As to why negative values arise, there are two main reasons this could occur. First, recognize that these values represent a given team’s contribution to a given category, which is generally not equivalent to what we conventionally think of as scoring. For example, a team which never takes shots, but transports boulders into the courtyard, could have a positive value in “teleop Boulders High.” Although scouts would never say that they scored boulders high, if alliances which they are a part of tend to score more high goals, their “teleop Boulders High” value might be positive. In the same way, if a team plays the game in a way that hinders partners from scoring high boulders (by taking balls from them, taking their desired shooting position, running into them, etc…) then this team will have a justifiably lower score in “teleop Boulders High” than just the average number of boulders they themselves scored high.

The other reason a team could have a negative value in a category boils down to our assumption that every team contributes the same amount every match. This is very clearly false, but it is a reasonable enough approximation that we can still arrive at reasonably good results when making it. If team A never scores in the high goal, but happens to be on the same alliance as a very good shooter in the same match that the shooter breaks down, team A will likely receive a small negative value in “teleop Boulders High.”

Personally, when I interpret these values, I generally round all negative values up to 0, but YMMV.

Also, I’m wondering if you’ll be producing a sheet that contains only the teams going to Worlds in St. Louis? That would be helpful for those who are going.

Good idea. I will include a sheet like this in my next update.

I do only factor in qualification rounds. There are a number of reasons for this, many of which are described by Ed Law here. The reasons there are important, but the largest reason for me is that using qualification matches only has become the de facto standard on calculations like these, and it is important to me that my scores are equivalent to those listed on TBA, the 2834 database, and the 1114 database.

Also, how are you calculating total points?
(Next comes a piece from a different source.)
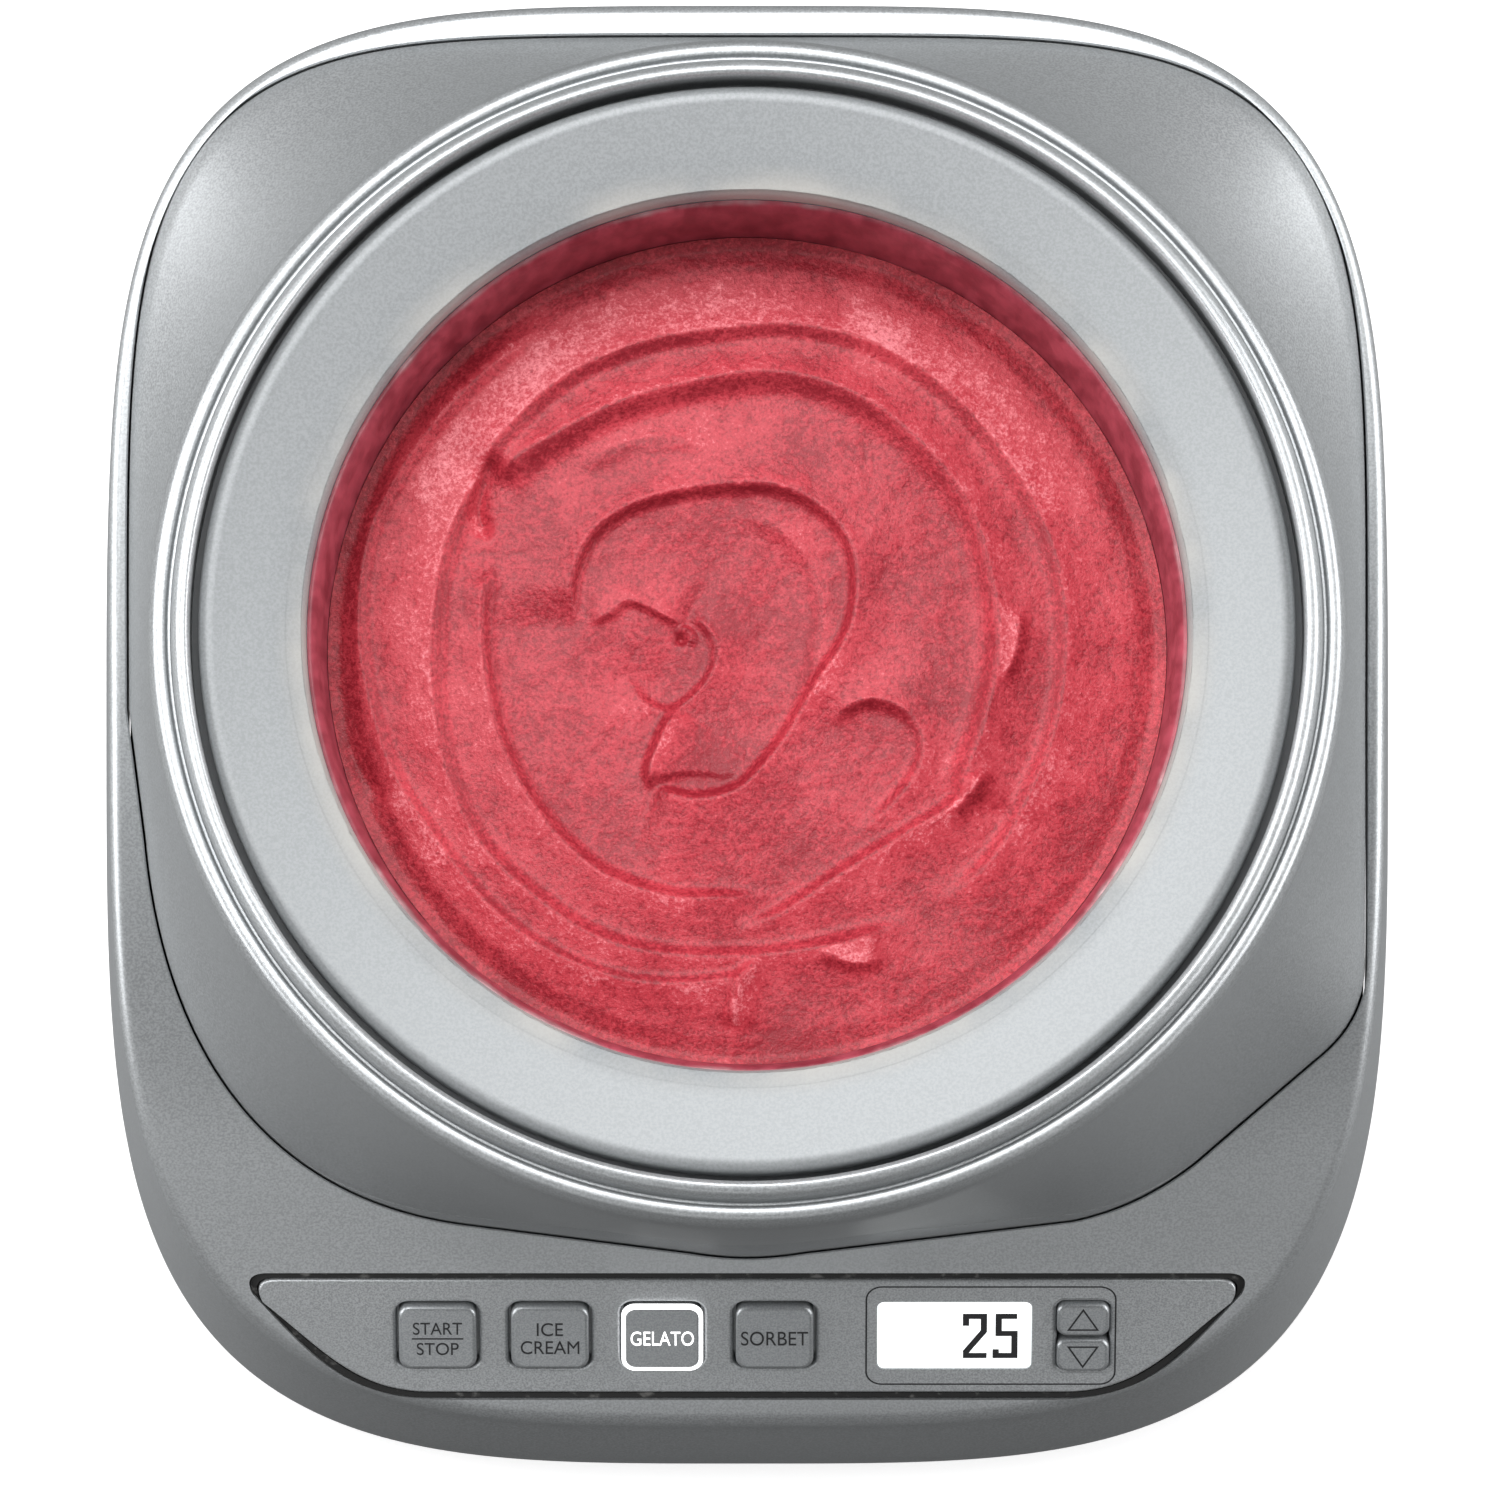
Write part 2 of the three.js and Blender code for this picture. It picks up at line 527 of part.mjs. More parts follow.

This seems to be a really low number…

Total points is actually equivalent to OPR. This number represents the calculated contribution to the match scores of a team throughout their qualification matches.

Remember that these numbers represent only the given teams’ contribution, not their average alliance’s score. Also, remember that playoff scores are calculated differently than qual scores. If you want to approximate a playoff alliance’s score, you will likely get better results using my eOPR1 or eOPR2 metrics.

Okay, knowing these are all calculated similarly to OPR makes sense and explains the numbers, probably including the next one I was going to ask about which was why challenge/scale likelihood was often >1.0.

Looking forward to the next update, thanks.

/mike

Week 7 data has been added.

Per request, I have also added a “championship preview” sheet which contains data on the best event (by OPR) of every team registered for championships as of 5PM CST on 4/18/2016. There is no new information on this sheet, all data are copied directly from the “world results” sheet. I am not planning to release updates if/when the championship team list changes, so you will have to update this sheet yourself.

If someone could check the data from the Michigan State Championship against scouting data to see that they roughly correlate, I would appreciate it. When I originally made this database, all of my calculations assumed that no event would have more than 100 teams or more than 200 matches. Thus, I had to modify a few things to accommodate MSC, which makes me nervous that I may have introduced one or more small errors somewhere.

Unless someone notices an error, I will not be releasing another update until after championships.

These values have been verified to be correct. Ether ran calculations independently that provided results which matched the results in this database.

Update on updates.
By request, I have decided to release an update on Friday night with division preview tabs. I might also do match/ranking predictions using components, but no guarantees.